Относясь к врачам с мистическим ужасом и панически боясь людей в белых халатах, отец никогда не уделял ни малейшего внимания своему здоровью. Свое отношение к медицине он формулировал так: “Все врачи, к которым я не ходил, принесли мне больше пользы, чем те, к которым я изредка ходил. Все пилюли, которые я не принял, принесли мне гораздо больше толку, чем те, которые я принял. Проверяться в поликлинику или на эту вашу идиотскую диспансеризацию меня понесут только на носилках, вперед ногами”. Так оно и вышло. Он долго игнорировал симптомы одновременно сердечной и мужской болезней. Оказавшись при смерти, переехал на время в мою квартиру на улице Танеевых (ныне переименованной в Малый Власьевский переулок). Там ему было спокойнее. У него к этому моменту была масса личных сложностей, так как он одновременно был задействован в нескольких эротических и платонических сюжетах, о чем по-молодецки задорно регулярно отчитывался мне через океан по телефону.
Сгорел он очень быстро и совершенно для меня неожиданно. Серьезно заболел в феврале-марте 1994 года, а уже в августе его не стало. Когда его все-таки вынудили пойти на консультацию и врач предложил операцию с выводом трубки — он ответил, полушутя-полусерьезно: “Ну какая трубка, доктор, Господь с вами, я же к бабочке привык!”. Вахтанговский, по сути, поведенческий код — умирать, шутя, элегантно, при полном параде… Легендарный уход изрезанного, исколотого морфином умирающего от рака, но вопреки всему изысканно-элегантного Учителя, ставившего жизнерадостную “Принцессу Турандот” и велевшему нести в мир радость творчества, был с детства закодирован в сознании моего отца. На все мои мольбы сделать в Америке операцию лазером отец категорически отказался.
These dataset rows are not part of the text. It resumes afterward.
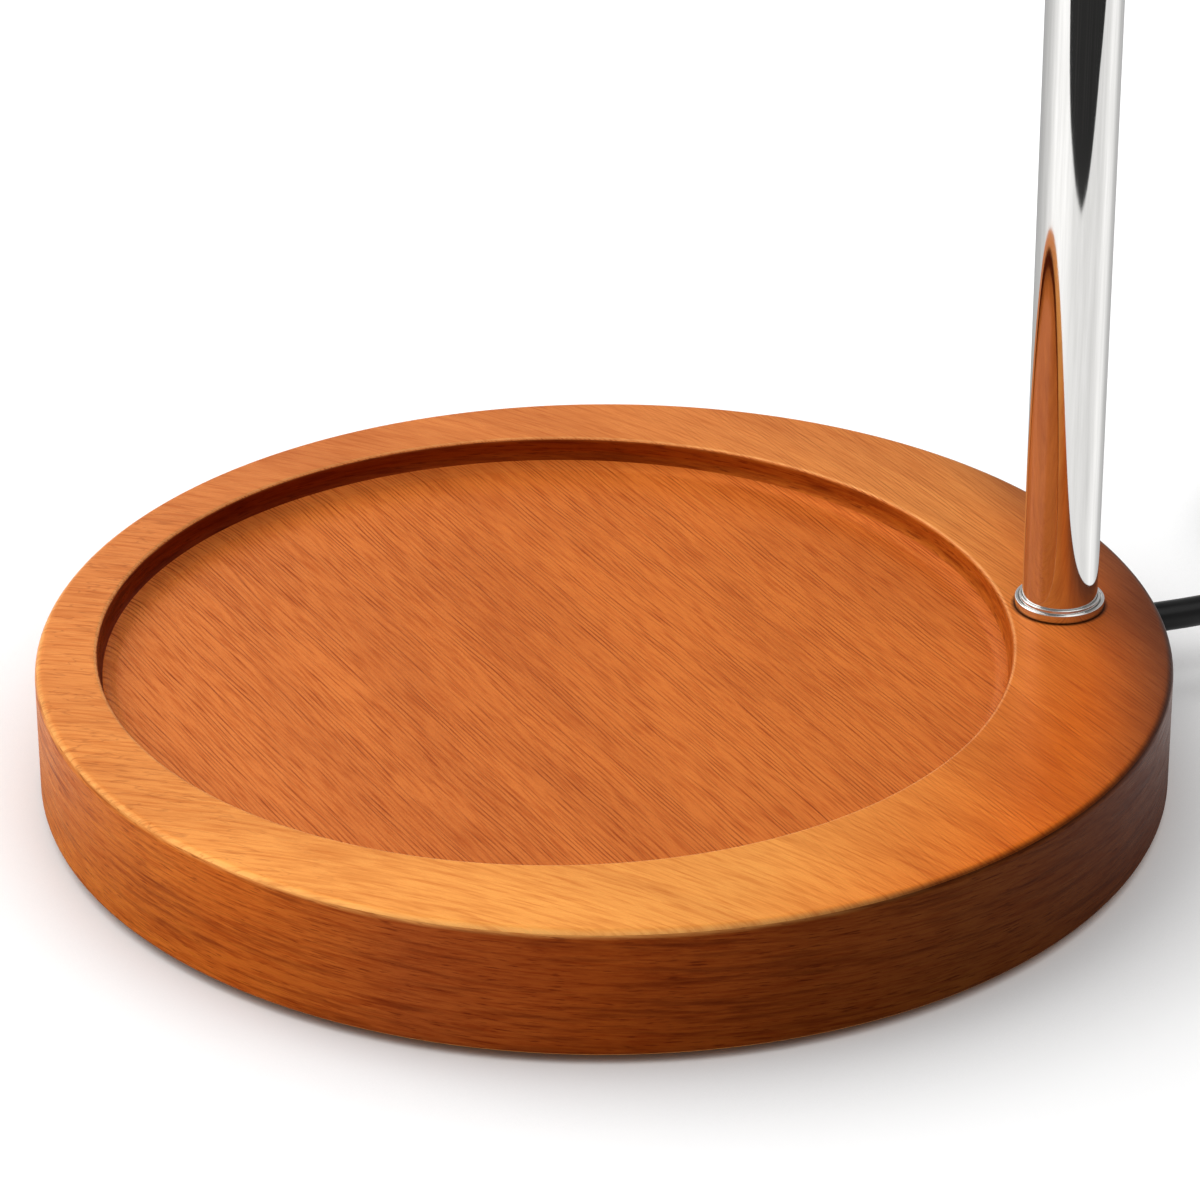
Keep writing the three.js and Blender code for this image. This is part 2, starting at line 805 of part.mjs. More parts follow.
function shade() {
  const outer = shadeDiameter / 2;
  const hole = spigotRadius + slipFit;
  const beadMiddle = outer - shadeWall / 2;
  const bowl = turned([
    [hole, shadeTop - shadeWall],
    ...domeSide(shadeWall).reverse(),
    ...arc(beadMiddle, rimHeight + shadeBead, shadeBead, 150, 390, 4),
    ...domeSide(0),
    [hole, shadeTop],
  ], wideSides);
  const half = ventWidth / 2;
  const straight = ventLength / 2 - half;
  const capsule = [...arc(straight, 0, half, -90, 90), ...arc(-straight, 0, half, 90, 270)];
  const low = shadeTop - shadeHeight / 2;
  const vents = Array.from({ length: ventCount }, (_, i) =>
    slab(capsule, low, shadeTop + overrun)
      .translate(ventCircle / 2, 0, 0)
      .rotateZ((2 * Math.PI * (i + 0.5)) / ventCount));
  return cut(bowl, ...vents);
}

function socketCap() {
  const outer = capDiameter / 2;
  const well = capTop - capCrown - capWellDepth;
  return turned([
    [capBoreRadius, shadeTop - capSpigot],
    [spigotRadius, shadeTop - capSpigot],
    [spigotRadius, shadeTop],
    [outer, shadeTop],
    ...arc(outer - capRound, capTop - capRound, capRound, 0, 90),
    [upperRadius + slipFit, capTop],
    [upperRadius + slipFit, capTop - capCrown],
    [capWellDiameter / 2, capTop - capCrown],
    [capWellDiameter / 2, well],
    [capBoreRadius, well],
  ], poleSides);
}

// The strap hangs the holder under the cap's crown, clamped by the nut on the arm
const strapTop = capTop - capCrown;
const holderScrewX = strapHalfSpan + strapFoot / 2;
const screwHole = holderScrewDiameter / 2 + slipFit;

function holderStrap() {
  const span = strapHalfSpan;
  const wall = strapThickness;
  const foot = span + strapFoot;
  const outline = [
    [-foot, holderTop], [-span + wall, holderTop], [-span + wall, strapTop - wall],
    [span - wall, strapTop - wall], [span - wall, holderTop], [foot, holderTop],
    [foot, holderTop + wall], [span, holderTop + wall], [span, strapTop],
    [-span, strapTop], [-span, holderTop + wall], [-foot, holderTop + wall],
  ];
  const strip = slab(outline, -strapWidth / 2, strapWidth / 2).rotateX(Math.PI / 2);
  const strap = kept(strip, rod(capBoreRadius - slipFit, holderFace, capTop, poleSides));
  const armHole = rod(upperRadius + slipFit, strapTop - wall - overrun, capTop, poleSides);
  const holes = [-1, 1].map((side) =>
    rod(screwHole, holderTop - overrun, holderTop + wall + overrun, screwSides)
      .translate(side * holderScrewX, 0, 0));
  return cut(strap, armHole, ...holes);
}

function lampHolder() {
  const body = rod(holderDiameter / 2, holderFace, holderTop, poleSides);
  const pinHole = rod(pinHeadDiameter / 2 + pinRoom, holderFace - overrun,
    holderFace + pinLength + pinRoom, smallSides);
  const pinHoles = [-1, 1].map((side) => pinHole.clone().translate(0, (side * pinPitch) / 2, 0));
  const depth = holderScrewLength - strapThickness;
  const screwHoles = [-1, 1].map((side) =>
    rod(screwHole, holderTop - depth - overrun, holderTop + overrun, screwSides)
      .translate(side * holderScrewX, 0, 0));
  return cut(body, ...pinHoles, ...screwHoles);
}

function holderScrew() {
  const shank = holderScrewDiameter / 2;
  const seat = holderTop + strapThickness;
  return turned([
    [0, seat - holderScrewLength],
    [shank, seat - holderScrewLength],
    [shank, seat],
    [holderScrewHead / 2, seat],
    [holderScrewHead / 2, seat + holderScrewHeadHeight],
    [0, seat + holderScrewHeadHeight],
  ], screwSides);
}

head.add(
  piece('shade', 'chrome', shade()),
  piece('socket_cap', 'chrome', socketCap()),
  piece('shade_ring', 'chrome', pipe(spigotRadius + slipFit, ringDiameter / 2,
    shadeTop - shadeWall - ringHeight, shadeTop - shadeWall, poleSides)),
  piece('holder_strap', 'steel', holderStrap()),
  piece('cap_nut', 'brass', hexNut(capNutAcrossFlats, capNutThickness, upperRadius + slipFit, 30),
    0, 0, strapTop - strapThickness - capNutThickness),
  piece('lamp_holder', 'ceramic', lampHolder()),
  piece('holder_screw_1', 'steel', holderScrew(), -holderScrewX),
  piece('holder_screw_2', 'steel', holderScrew(), holderScrewX),
);

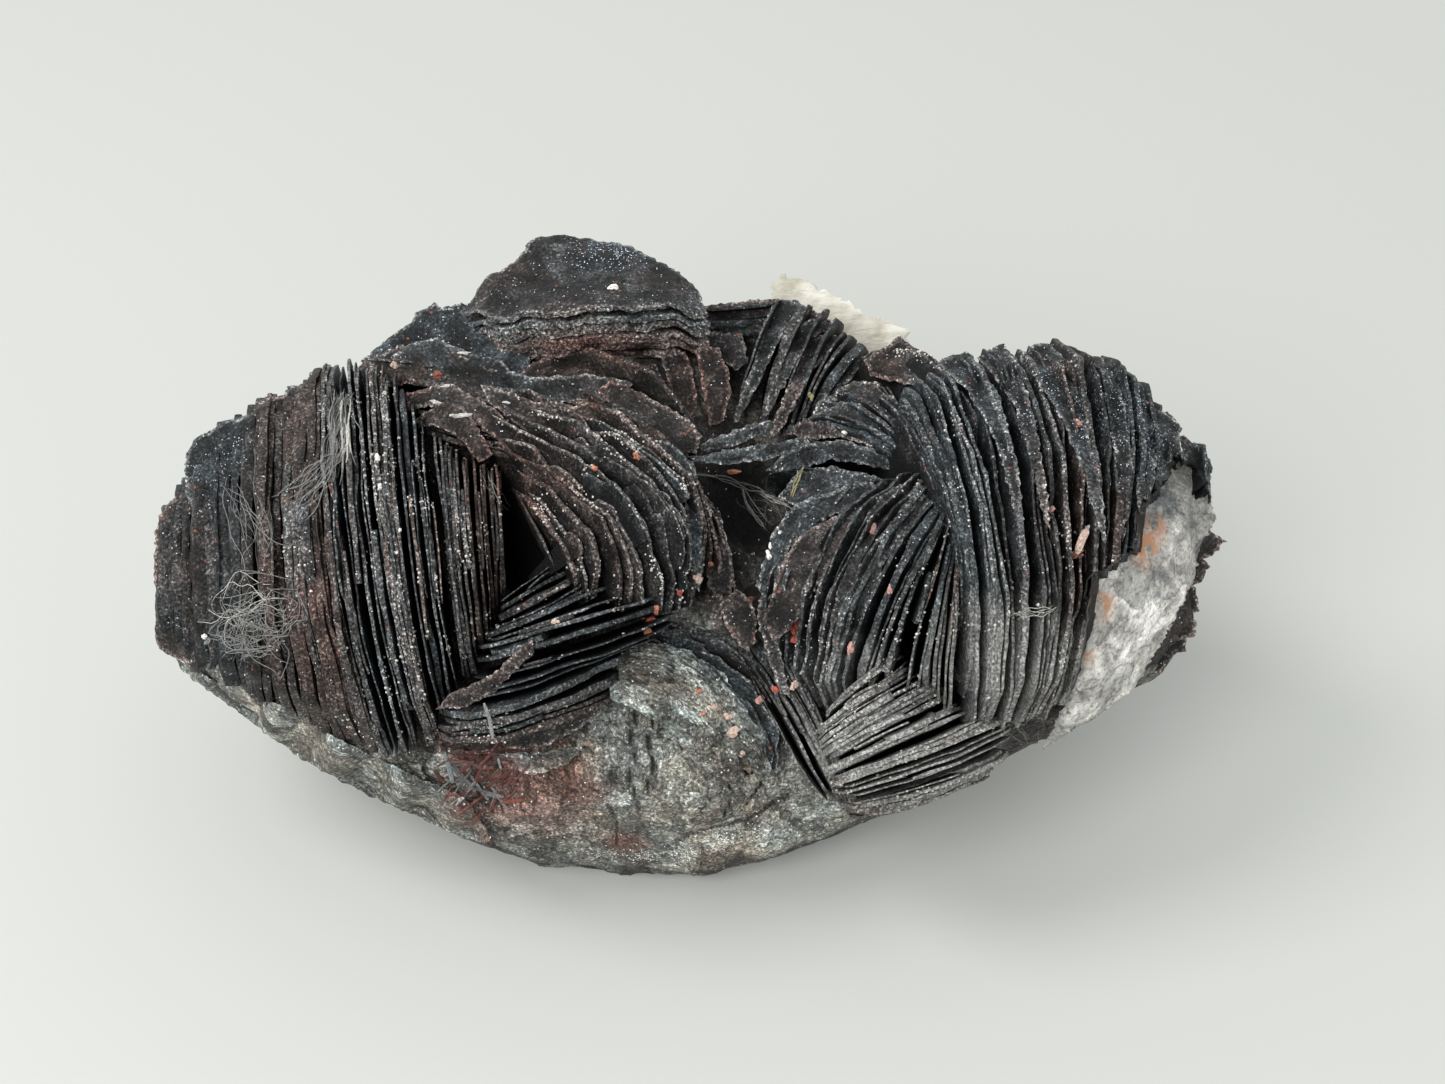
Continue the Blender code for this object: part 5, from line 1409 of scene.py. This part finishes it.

— Да ну ее, твою Америку. Что я там не видал? Как я там с врачами общаться буду?
Решение его было непоколебимо, и спорить было бесполезно. Я понимала, что между строк следовало читать: “Перед кем я там, в американской больнице, все свои байки буду разыгрывать? Я же с тоски помру!”.
Когда его госпитализировали и стало ясно, что дела совсем плохи, я немедленно перелетела через океан и отправилась в больницу для старых большевиков: уже само нахождение моего беспартийного, аполитичного папы в больнице старых большевиков вызывало неуместную в столь драматических обстоятельствах улыбку. Он острил на эту тему без умолку — что вот-де наконец-то, на старости лет, когда страна развалилась окончательно, он наконец-то решил примкнуть к большевикам, хоть каким-то боком. Лечащий врач недоверчиво взглянул на меня:
— А вы, правда, дочь Евгения Рубеновича?
— Неужели по лицу не видно? — спросила я, с готовностью вытаскивая из сумки документы.
— Я верю, верю, извините, ради Бога, но здесь столько женщин к нему приходит, что я уже со счету сбился, — не без зависти сказал моложавый врач. — Запустил он себя страшно. Сердце слабое. Никого не слушает. Но развлекает нас каждый божий день. Я подозреваю запущенный рак по мужской части. Мы его готовим к операции, а у него давление все время скачет, он на вид такой жизнерадостный, всех нас веселит, но я подозреваю, что очень переживает и все прекрасно понимает. Он очень вас ждал.
Это были последние недели жизни моего отца.
— Папа, ну что? Когда мне теперь приходить? Где я у тебя там в твоем женском списке на этой неделе? — прямо, без экивоков и обид спрашиваю я у него по телефону.
— Как мне с тобой легко, деточка. Как легко! Приходи завтра, не раньше двух. Я сегодня утром уже все урегулировал, чтобы никто ни с кем не столкнулся и не случился бы очередной водевильный скандал, я великий стрелочник! — смеется отец.
— А что тебе принести?
— Ты понимаешь, мне врачи запретили мой любимый французский рокфор. Говорят, он жидкость в организме задерживает.
— Ну, значит, сыр больше не буду покупать…
— То есть как это не буду? Обязательно приноси рокфор, только обязательно французский — он сейчас на Новом Арбате в гастрономе продается — хоть какой-то толк от всего этого… К дьяволу их всех с их запретами. Я же тебя с детства учил старинной армянской мудрости: “Если хочешь и нельзя, то можно!”